Scoliosis Research
The scoliosis database housed within University Hospitals Rainbow Babies & Children’s serves as a valuable resource for both scientific research and clinical care. By collecting and analyzing data on patients with scoliosis, the database enables healthcare providers to:
- Identify trends and patterns: Recognizing recurring themes in patient data can help to identify risk factors, potential complications and effective treatment strategies.
- Track treatment outcomes: By following patients over time, the database can measure the success of various treatment options, including surgery, bracing and observation.
- Improve patient care: The insights gained from the database can be used to refine treatment protocols, develop new treatment approaches and provide more personalized care to patients with scoliosis.
- Advance scientific knowledge: The database can be used to conduct research studies that contribute to a better understanding of scoliosis, its causes, and its progression.
UH Rainbow Babies & Children’s has a long-established database to track outcomes and trends for pediatric orthopaedic patients with spinal deformities. It is the largest pediatric orthopaedic spine database in a single institution in the United States, cataloguing information on over 3,000 patients, 20,000 evaluations and every patient diagnosed with a spinal deformity surgery at UH Rainbow since 1992. The extensive database serves as the foundation of pediatric orthopaedic surgery spine research and is used by our surgeons seeking to find answers to specific questions.

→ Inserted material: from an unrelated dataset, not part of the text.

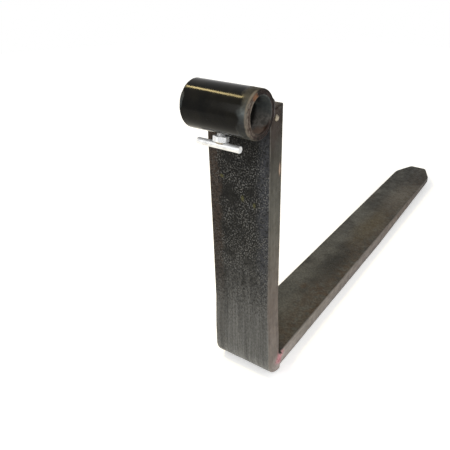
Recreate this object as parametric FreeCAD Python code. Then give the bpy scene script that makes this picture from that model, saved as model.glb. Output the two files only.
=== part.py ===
import FreeCAD, Part
import math
import os

# Loader tine: a forged L that slides onto a headstock shaft by the tube at its top.
# Millimetres. X runs along the tube, Y from the shank towards the tip, Z up.
# The origin is on the tube's axis, over the middle of the shank's width.

# Forged tine
tine_width = 100.0
tine_thickness = 31.0
tine_height = 455.0
blade_length = 976.0
heel_outer_radius = 36.0
heel_inner_radius = 12.0
heel_flare = 3.5
heel_flare_end = 40.0
heel_flare_start = 160.0
taper_start = 510.0
tip_thickness = 11.0
tip_length = 64.0
tip_end_width = 46.0
tip_corner_radius = 14.0
tip_shoulder_radius = 60.0
tine_edge_radius = 2.5

# Hanger tube
tube_outer_radius = 30.15
hanger_bore_radius = 22.5
tube_length = 98.0
tube_offset = 6.7
tube_rim_radius = 2.5

# Weld beads between the tube and the shank
bead_radius = 7.0
bead_end_gap = 3.0
upper_bead_height = 3.5
lower_bead_angle = 33.0
side_bead_radius = 5.0
side_bead_height = 26.0

# Locking screw, leaning away from the shank so that its bar swings clear
screw_lean = 12.0
screw_offset = 2.2
screw_radius = 6.0
screw_hole_clearance = 0.05
screw_tip_gap = 0.3
screw_tip_chamfer = 1.0
head_gap = 2.6
head_height = 7.5
head_across_flats = 19.0
head_turn = 24.0
head_bore_clearance = 0.05
head_corner_chamfer = 1.1

# Cross bar welded under the screw's head
bar_radius = 4.5
bar_length = 65.0
bar_offset = -2.9
bar_end_chamfer = 0.8
bar_bead_radius = 3.0
bar_bead_length = 13.0

shank_face = tube_outer_radius
blade_floor = -tine_height
tip_end = shank_face + blade_length
bore_side = screw_tip_gap + hanger_bore_radius
head_start = tube_outer_radius + head_gap
head_end = head_start + head_height
bar_place = head_end + bar_radius


def point(x, y, z):
    return FreeCAD.Vector(x, y, z)


def cylinder(radius, length, start, direction):
    return Part.makeCylinder(radius, length, start, direction)


def face_within(curves):
    edges = [curve.toShape() for curve in curves]
    return Part.Face(Part.Wire(Part.sortEdges(edges)[0]))


def tine_side_profile(x):
    # The L seen from the side, with its two heel arcs and the blade's rising underside.
    back = shank_face
    inner = shank_face + tine_thickness
    top = blade_floor + tine_thickness
    outer = heel_outer_radius
    bend = heel_inner_radius
    half = math.sqrt(0.5)
    heel_middle = point(x, back + outer * (1 - half), blade_floor + outer * (1 - half))
    bend_middle = point(x, inner + bend * (1 - half), top + bend * (1 - half))
    return face_within([
        Part.LineSegment(point(x, back, 0), point(x, back, blade_floor + outer)),
        Part.Arc(point(x, back, blade_floor + outer), heel_middle, point(x, back + outer, blade_floor)),
        Part.LineSegment(point(x, back + outer, blade_floor), point(x, back + taper_start, blade_floor)),
        Part.LineSegment(point(x, back + taper_start, blade_floor), point(x, tip_end, top - tip_thickness)),
        Part.LineSegment(point(x, tip_end, top - tip_thickness), point(x, tip_end, top)),
        Part.LineSegment(point(x, tip_end, top), point(x, inner + bend, top)),
        Part.Arc(point(x, inner + bend, top), bend_middle, point(x, inner, top + bend)),
        Part.LineSegment(point(x, inner, top + bend), point(x, inner, 0)),
        Part.LineSegment(point(x, inner, 0), point(x, back, 0)),
    ])


def flared_side(side, far, place):
    # One side of the tine, from the heel's outer face to the distance given: straight and wide round
    # the heel, drawn in by heel_flare through two equal arcs, then straight on.
    half = tine_width / 2
    wide = half + heel_flare
    span = (heel_flare_start - heel_flare_end) / 2
    step = heel_flare / 2
    radius = (span ** 2 + step ** 2) / (2 * step)
    turn = math.asin(span / radius) / 2
    run = radius * math.sin(turn)
    rise = radius * (1 - math.cos(turn))
    stations = [
        (-tine_thickness, wide),
        (heel_flare_end, wide),
        (heel_flare_end + run, wide - rise),
        (heel_flare_end + span, wide - step),
        (heel_flare_start - run, half + rise),
        (heel_flare_start, half),
        (far, half),
    ]
    spots = [place(along, side * x) for along, x in stations]
    return [
        Part.LineSegment(spots[0], spots[1]),
        Part.Arc(spots[1], spots[2], spots[3]),
        Part.Arc(spots[3], spots[4], spots[5]),
        Part.LineSegment(spots[5], spots[6]),
    ]


def shank_front_prism():
    # The shank seen from the front, carried back over the whole tine.
    far = tine_height + tine_thickness

    def place(along, x):
        return point(x, 0, blade_floor + along)

    wide = tine_width / 2 + heel_flare
    curves = flared_side(1, far, place) + flared_side(-1, far, place)
    curves.append(Part.LineSegment(place(-tine_thickness, -wide), place(-tine_thickness, wide)))
    curves.append(Part.LineSegment(place(far, -tine_width / 2), place(far, tine_width / 2)))
    return face_within(curves).extrude(point(0, tip_end + tine_thickness, 0))


def blade_plan_prism():
    # The blade seen from above, as a tall prism: its sides draw in to a blunt, rounded end.
    low = blade_floor - tine_thickness
    shoulder = tip_end - tip_length

    def place(along, x):
        return point(x, shank_face + along, low)

    half = tine_width / 2
    wide = half + heel_flare
    far = shoulder - shank_face
    end_left = place(blade_length, -tip_end_width / 2)
    end_right = place(blade_length, tip_end_width / 2)
    curves = flared_side(1, far, place) + flared_side(-1, far, place)
    curves.append(Part.LineSegment(place(-tine_thickness, -wide), place(-tine_thickness, wide)))
    curves.append(Part.LineSegment(place(far, half), end_right))
    curves.append(Part.LineSegment(end_right, end_left))
    curves.append(Part.LineSegment(end_left, place(far, -half)))
    prism = face_within(curves).extrude(point(0, 0, tine_height + 2 * tine_thickness))
    for radius, place in ((tip_corner_radius, tip_end), (tip_shoulder_radius, shoulder)):
        upright = [edge for edge in prism.Edges if is_upright(edge) and abs(edge.CenterOfMass.y - place) < 0.1]
        prism = prism.makeFillet(radius, upright)
    return prism


def is_upright(edge):
    start, end = edge.Vertexes[0].Point, edge.Vertexes[-1].Point
    return abs(start.x - end.x) < 0.001 and abs(start.y - end.y) < 0.001


def on_tine_side(face):
    # True for the faces that run round the tine's width: its two sides and the tip's outline.
    u0, u1, v0, v1 = face.ParameterRange
    normal = face.normalAt((u0 + u1) / 2, (v0 + v1) / 2)
    place = face.CenterOfMass
    sideways = abs(normal.x) > 0.9
    tip = place.y > tip_end - tip_length - tip_shoulder_radius and abs(normal.z) < 0.01
    return sideways or tip


def forged_tine():
    half = tine_width / 2 + 2 * heel_flare
    blank = tine_side_profile(-half).extrude(point(2 * half, 0, 0))
    blank = blank.common(shank_front_prism()).common(blade_plan_prism()).removeSplitter()
    side_edges = [edge for face in blank.Faces if on_tine_side(face) for edge in face.Edges]
    rim = []
    for edge in side_edges:
        shared = [other for other in side_edges if other.isSame(edge)]
        if len(shared) == 1:
            rim.append(edge)
    return blank.makeFillet(tine_edge_radius, rim)


def screw_direction():
    # Out of the tube along the screw, from the tube's axis: down, and leaning away from the shank.
    lean = math.radians(screw_lean)
    return point(0, -math.sin(lean), -math.cos(lean))


def on_screw_axis(distance):
    return point(screw_offset, 0, 0) + screw_direction() * distance


def across_screw():
    # Square to the screw and to the bar, pointing forwards.
    return screw_direction().cross(point(1, 0, 0))


def screw_piece(radius, start, end):
    return cylinder(radius, end - start, on_screw_axis(start), screw_direction())


def tube_blank(radius):
    start = point(tube_offset - tube_length / 2, 0, 0)
    return cylinder(radius, tube_length, start, point(1, 0, 0))


def hanger_tube():
    tube = tube_blank(tube_outer_radius)
    rims = [edge for edge in tube.Edges if edge.Closed]
    tube = tube.makeFillet(tube_rim_radius, rims)
    tube = tube.cut(tube_blank(hanger_bore_radius))
    screw_hole = screw_piece(screw_radius + screw_hole_clearance, 0, 2 * tube_outer_radius)
    return tube.cut(screw_hole)


def weld_run(radius, start, end, y, z):
    # A round bead along X, cut to the tube and the tine that it joins.
    run = cylinder(radius, end - start, point(start, y, z), point(1, 0, 0))
    return run.cut(tube_blank(tube_outer_radius))


def weld_span():
    # The stretch along X where the tube lies against the shank.
    left = max(-tine_width / 2, tube_offset - tube_length / 2) + bead_end_gap
    right = min(tine_width / 2, tube_offset + tube_length / 2) - bead_end_gap
    return left, right


def upper_weld_bead():
    # The bead lies on the shank's top and against the tube's upper back.
    left, right = weld_span()
    run = weld_run(bead_radius, left, right, shank_face, upper_bead_height)
    corner = point(left, shank_face - bead_radius, -bead_radius)
    below_top = Part.makeBox(right - left, 2 * bead_radius, bead_radius, corner)
    return run.cut(below_top)


def lower_weld_bead(tine):
    # The bead fills the groove where the tube's underside has curved away from the shank's face.
    left, right = weld_span()
    y = shank_face - bead_radius / 2
    z = -tube_outer_radius * math.sin(math.radians(lower_bead_angle))
    return weld_run(bead_radius, left, right, y, z).cut(tine)


def side_weld_bead(tine):
    # An upright bead in the corner between the shank's right side and the tube's overhanging end.
    x = tine_width / 2
    radius = side_bead_radius
    height = side_bead_height
    run = cylinder(radius, height, point(x, shank_face, -height / 2), point(0, 0, 1))
    corner = point(x - radius, shank_face - radius, -height / 2)
    within_width = Part.makeBox(radius, 2 * radius, height, corner)
    return run.cut(tube_blank(tube_outer_radius)).cut(tine).cut(within_width)


def screw_stud():
    stud = screw_piece(screw_radius, bore_side, head_end)
    tip_middle = on_screw_axis(bore_side)
    tip = [edge for edge in stud.Edges if edge.Closed and (edge.CenterOfMass - tip_middle).Length < 0.1]
    return stud.makeChamfer(screw_tip_chamfer, tip)


def hexagon_prism(across_flats, start, end):
    corner_radius = across_flats / math.sqrt(3)
    corners = []
    for side in range(6):
        turn = math.radians(head_turn + 60 * side)
        outward = point(1, 0, 0) * math.cos(turn) + across_screw() * math.sin(turn)
        corners.append(on_screw_axis(start) + outward * corner_radius)
    face = Part.Face(Part.makePolygon(corners + corners[:1]))
    return face.extrude(screw_direction() * (end - start))


def screw_head():
    # A hexagon whose corners are turned off at both ends, bored for the stud.
    prism = hexagon_prism(head_across_flats, head_start, head_end)
    corner_radius = head_across_flats / math.sqrt(3)
    envelope = screw_piece(corner_radius, head_start, head_end)
    rims = [edge for edge in envelope.Edges if edge.Closed]
    envelope = envelope.makeChamfer(head_corner_chamfer, rims)
    head = prism.common(envelope)
    return head.cut(screw_piece(screw_radius + head_bore_clearance, head_start - 1, head_end + 1))


def cross_bar():
    start = on_screw_axis(bar_place) + point(bar_offset - bar_length / 2, 0, 0)
    bar = cylinder(bar_radius, bar_length, start, point(1, 0, 0))
    rims = [edge for edge in bar.Edges if edge.Closed]
    return bar.makeChamfer(bar_end_chamfer, rims)


def bar_weld_beads(bar):
    # Two short beads, in front of the bar and behind it, where it meets the screw's head.
    beads = []
    for side in (1, -1):
        middle = on_screw_axis(head_end) + across_screw() * (side * bar_radius)
        start = middle - point(bar_bead_length / 2, 0, 0)
        bead = cylinder(bar_bead_radius, bar_bead_length, start, point(1, 0, 0))
        above = screw_piece(3 * bar_radius, head_start, head_end)
        beads.append(bead.cut(above).cut(bar))
    return Part.makeCompound(beads)


def build_parts():
    tine = forged_tine()
    bar = cross_bar()
    return {
        "forged_tine": tine,
        "hanger_tube": hanger_tube(),
        "upper_weld_bead": upper_weld_bead(),
        "lower_weld_bead": lower_weld_bead(tine),
        "side_weld_bead": side_weld_bead(tine),
        "screw_stud": screw_stud(),
        "screw_head": screw_head(),
        "cross_bar": bar,
        "bar_weld_beads": bar_weld_beads(bar),
    }


os.makedirs("parts", exist_ok=True)
for name, shape in build_parts().items():
    shape.exportStep("parts/" + name + ".step")
    print(name, round(shape.Volume, 1), "mm3", shape.isValid(), len(shape.Solids))
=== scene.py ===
import bpy
import bmesh
import math
import numpy as np
from mathutils import Matrix, Vector


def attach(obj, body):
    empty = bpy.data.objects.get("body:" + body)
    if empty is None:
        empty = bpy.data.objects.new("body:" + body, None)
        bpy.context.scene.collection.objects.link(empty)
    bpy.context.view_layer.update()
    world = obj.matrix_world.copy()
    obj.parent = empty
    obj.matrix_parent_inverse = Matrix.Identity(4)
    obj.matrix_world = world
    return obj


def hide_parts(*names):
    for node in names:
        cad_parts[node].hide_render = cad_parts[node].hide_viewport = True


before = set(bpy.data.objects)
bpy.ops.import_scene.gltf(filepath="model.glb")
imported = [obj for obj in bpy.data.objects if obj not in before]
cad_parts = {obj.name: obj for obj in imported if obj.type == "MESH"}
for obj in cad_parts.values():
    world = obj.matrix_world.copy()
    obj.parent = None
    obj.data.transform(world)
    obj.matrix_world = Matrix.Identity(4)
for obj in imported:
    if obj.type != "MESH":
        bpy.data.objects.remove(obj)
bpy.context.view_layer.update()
print("frame loaded")

# Metres throughout, in the same frame as the solids: X along the tube, Y along the blade, Z up.
# The origin is on the tube's axis, over the middle of the shank.

# Camera, floor and lamps

cameraSettings = {
    "place": (0.3504, -0.4635, 0.1636),
    "azimuth": 32.31,        # degrees round from -Y towards +X
    "elevation": 30.03,
    "roll": 0.36,
    "focalPixels": 487.9,    # focal length over pixel size, in a 450 pixel frame
    "framePixels": 450,
    "axisPixel": (262.0, 232.0),  # where the lens axis meets the frame
}

lightSettings = {
    "worldStrength": 0.60,
    "stripPlace": (-0.88, -0.12, 1.25),  # high on the left, where the tube mirrors it as a thin line
    "stripSize": (0.55, 0.15),          # metres, along X and across
    "stripLevel": (0.82, -0.57, 0),     # its length's direction
    "stripPower": 15.0,
    "stripColor": (1.0, 0.80, 0.38),
    "frontPlace": (-0.55, -1.6, 0.75),
    "frontSize": 1.1,
    "frontPower": 12.0,
    "frontLevel": (1, 0, 0),
    "rightPlace": (1.7, -0.1, 0.35),
    "rightSize": 1.2,
    "rightPower": 8.0,
    "rightLevel": (0, 1, 0),
}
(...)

Connie Poe-Kochert, RN, CNP, worked to establish the database in 1995. Since then, research resulting from the database has appeared in every major pediatric orthopaedic publication and presented extensively at national and international orthopaedic and pediatric meetings, in addition to Grand Rounds.
Throughout the years, our physician and research team has met and worked with thousands of families from Northeast Ohio and beyond to gain a better understanding of the condition. UH Rainbow Babies & Children’s providers become an intimate part of these families since scoliosis identified at an early age and some patients are followed well beyond their adolescent years.
Our research has studied and answered many important clinical questions to determine if a spinal fusion is the last procedure in the series of lengthening procedures used to treat early onset scoliosis. This was a commonly held belief among the pediatric spinal surgeons until information in our database indicated that 20 percent of patients who underwent spinal fusions required further surgical interventions. The use of our database also helped identify non-surgical approaches for pain management in scoliosis patients. According to database research, pain in scoliosis patients is better managed with intrathecal morphine, which has become the standard of care at UH Rainbow Babies & Children’s and many other major pediatric spine programs in North America.